As for other movies unveiled this month that we might be hearing about all the way to February, certainly Reese Witherspoon’s fine work in Searchlight’s wilderness story Wild should put her in Best Actress contention again. The Daily Show host Jon Stewart made a very impressive writing and directing debut with the political drama Rosewater. Despite mixed reviews (I really liked it), opening-night film The Judge yielded very strong performances from Robert Downey Jr and Robert Duvall, and they deserve Academy consideration to be sure. My biggest guilty pleasure in Toronto was seeing Nightcrawler, featuring a creepy, dead-on turn from Jake Gyllenhaal as a freelance TV news cameraman who shoots grisly crime scenes and sells them to an unscrupulous L.A. news station director expertly played by Rene Russo. It’s one to see when Open Road opens it October 30 (it also has Rosewater opening the next week — an impressive one-two punch for the young company run by Tom Ortenberg). Any movie that keeps me wide awake during this annual sleep-deprivation fest is a winner with me! And if Oscar is in a “feel good” mood this year, Toronto offered up several movies including the wonderfully entertaining St. Vincent with Bill Murray; CBS Films’ Cannes pickup Pride; Warner Bros Sudanese refugee drama The Good Lie, which won a major standing ovation on its TIFF debut; and Relativity Media’s crowd-pleaser Hector And The Search For Happiness with Simon Pegg and Rosamund Pike.
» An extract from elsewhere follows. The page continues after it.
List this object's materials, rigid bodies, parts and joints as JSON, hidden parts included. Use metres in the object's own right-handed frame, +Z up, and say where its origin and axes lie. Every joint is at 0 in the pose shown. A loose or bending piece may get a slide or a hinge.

Of course, Toronto is full of films just looking for a home, not necessarily an Oscar (though that would be nice). It’s one of the great things about this festival to go from screening to screening and see so many terrific movies with big stars from veteran directors that you think would have an easy time finding the right distributor. But it’s not always easy in the Teenage Mutant Ninja Turtle era. Peter Bogdanovich’s new screwball comedy She’s Funny That Way is a real return to form for the director of What’s Up, Doc? and Paper Moon, among many others. With a cast to die for, the film debuted in Venice and quietly snuck into Toronto unannounced this week for private buyers’ screenings. I am told there are several offers on the table, but the trick is finding the right distributor with the passion to really bring it to audiences. It definitely could be a winner for someone. I had a great time with She’s Funny That Way. It’s worth the price of admission just to see Austin Pendleton do his thing again. Rain Man Oscar winner Barry Levinson talked about the changing nature of the business during our TIFF Master Class session last week. It was eye-opening. Levinson is hoping to sell his latest, The Humbling, with wonderful performances from Al Pacino and Greta Gerwig. He made it for $2 million and even shot some of it in his Connecticut home to save money. Changing times indeed.
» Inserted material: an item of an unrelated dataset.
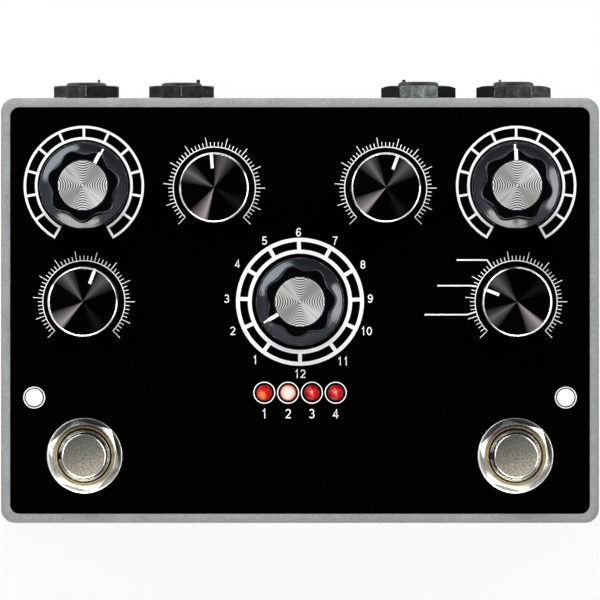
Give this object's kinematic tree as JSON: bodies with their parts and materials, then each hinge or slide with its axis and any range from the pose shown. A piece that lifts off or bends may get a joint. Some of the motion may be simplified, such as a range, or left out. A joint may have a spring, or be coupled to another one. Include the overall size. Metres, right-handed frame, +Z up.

At festival’s end, only Still Alice, among films for sale with Oscar aspirations this year, had announced a distribution deal. Still waiting — and itching to get into the race — are Black And White, with an award worthy turn from Kevin Costner and another from Octavia Spencer. In fact, this is Costner’s best work in years. Jennifer Aniston (who’s also in the Bogdanovich film, and very funny) made a big splash, winning a standing ovation after the first screening of her touching new film Cake, which features a transformative performance from the star that could earn her awards buzz if it can quickly land a distrib deal and get into theaters by the end of year. And 99 Homes, an edge-of -your-seat drama about dirty dealings during the 2008 housing crisis, features Oscar-level work from Michael Shannon and Andrew Garfield. I know for a fact there’s major distribution action around this one. A rep of one major indie distributor told me it was sending its whole team to the Toronto premiere just to make an impression (99 Homes also played Venice and Telluride, picking up heat along the way).
And so the long season begins. Thus far it’s a promising one, with much more to come. Next stop: New York, with the September 26 debut of David Fincher’s Gone Girl, starring Ben Affleck.